Como começar? Sugiro desenhar a futura organização de TI e a arquitetura dos sistemas da próxima geração, fazer um diagnóstico (assessment) da situação atual, tanto em termos de tecnologia, como organização e expertise, e a partir daí iniciar o processo de transformar a própria TI. Os CIOs devem compreender o potencial de ruptura da consumerização e do CAMS e entender a importância da API Economy (para saber mais da API Economy recomendo ler o paper “A survey of the API Economy” em http://www.cutter.com/content-and-analysis/resource-centers/agile-project-management/sample-our-research/apmu1306/apmu1306.pdf. Um CIO não pode mais ignorar estes conceitos, pois não são puramente aspectos tecnológicos, mas essenciais aos negócios da corporação.
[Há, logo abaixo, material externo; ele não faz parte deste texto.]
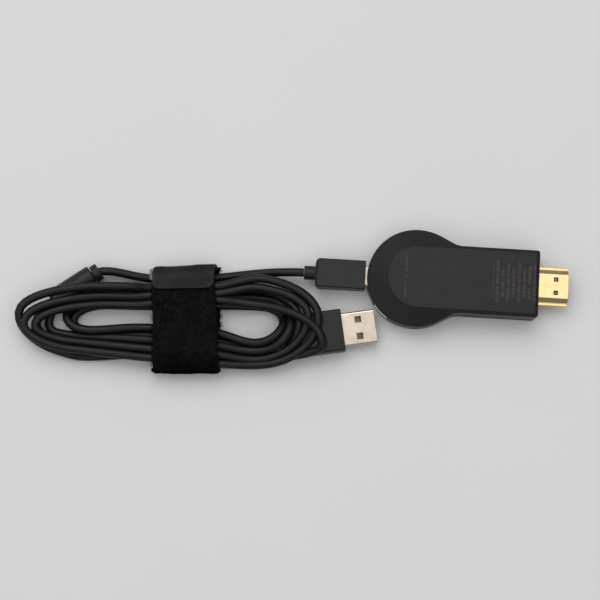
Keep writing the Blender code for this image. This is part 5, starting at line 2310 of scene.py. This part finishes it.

Dentro de poucos anos um CIO que desconheça e não tenha colocado em prática uma estratégia de CAMS, DevOps e APIs terá grandes dificuldades de se manter no cargo…
Resumo da ópera, a nova TI deverá ser responsiva, elástica e orientada a negócios. Tecnologia passa a ser apenas o meio com que realiza as demandas dos usuários, não um fim em si mesmo. Não terá mais sua estratégia de TI mas será parte integrante, ativa e alavancadora da estratégia de negócios da corporação.